* Exercise description:
Say how many lines contain the string "parts". Give no other output.

* Recorded information:
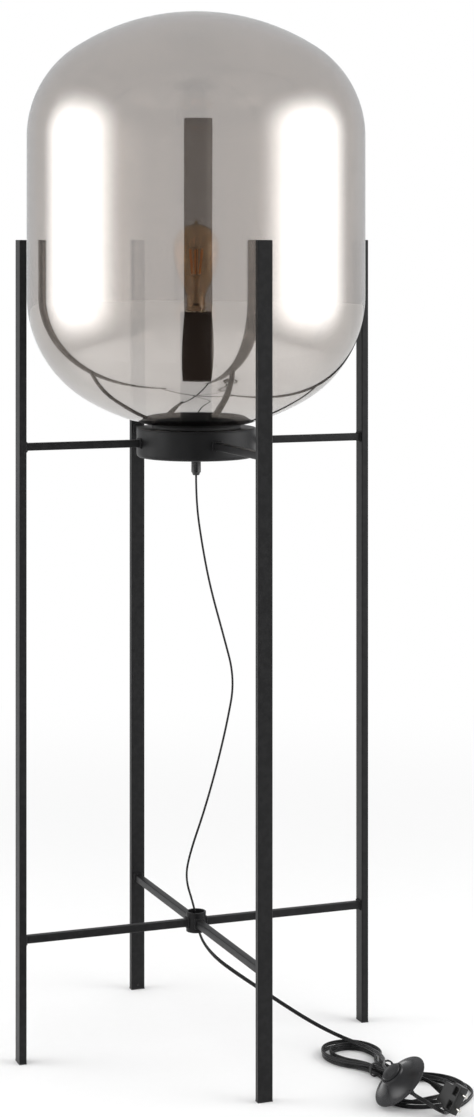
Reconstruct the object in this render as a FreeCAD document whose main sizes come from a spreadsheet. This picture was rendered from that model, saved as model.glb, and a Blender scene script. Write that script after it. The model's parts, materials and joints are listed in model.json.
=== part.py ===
import FreeCAD, Part
import math
import operator
import os
import Sketcher

# A floor lamp with an oval glass globe between four legs.
# The origin is on the floor, on the lamp's upright axis. The crossbars lie along X and Y.
# Every length is in millimetres.

Vector = FreeCAD.Vector
Rotation = FreeCAD.Rotation
UP = Vector(0, 0, 1)
QUARTERS = (("right", 1, 0), ("back", 0, 1), ("left", -1, 0), ("front", 0, -1))

os.makedirs("parts", exist_ok=True)
doc = FreeCAD.newDocument("GlobeFloorLamp")
sheet = doc.addObject("Spreadsheet::Sheet", "Sizes")
pieces = []


# ------------------------------------------------------------------ sizes kept in the sheet

OPERATIONS = {"+": operator.add, "-": operator.sub, "*": operator.mul, "/": operator.truediv}


class Size(float):
    """A number that remembers the sheet formula it comes from."""

    def __new__(cls, value, formula):
        made = float.__new__(cls, value)
        made.formula = formula
        return made

    def __add__(self, other):
        return combined(self, "+", other)

    def __radd__(self, other):
        return combined(other, "+", self)

    def __sub__(self, other):
        return combined(self, "-", other)

    def __rsub__(self, other):
        return combined(other, "-", self)

    def __mul__(self, other):
        return combined(self, "*", other)

    def __rmul__(self, other):
        return combined(other, "*", self)

    def __truediv__(self, other):
        return combined(self, "/", other)

    def __rtruediv__(self, other):
        return combined(other, "/", self)

    def __neg__(self):
        return combined(-1, "*", self)


def formula(value):
    return value.formula if isinstance(value, Size) else "(%r)" % float(value)


def combined(first, sign, second):
    value = OPERATIONS[sign](float(first), float(second))
    return Size(value, "(%s %s %s)" % (formula(first), sign, formula(second)))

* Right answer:
2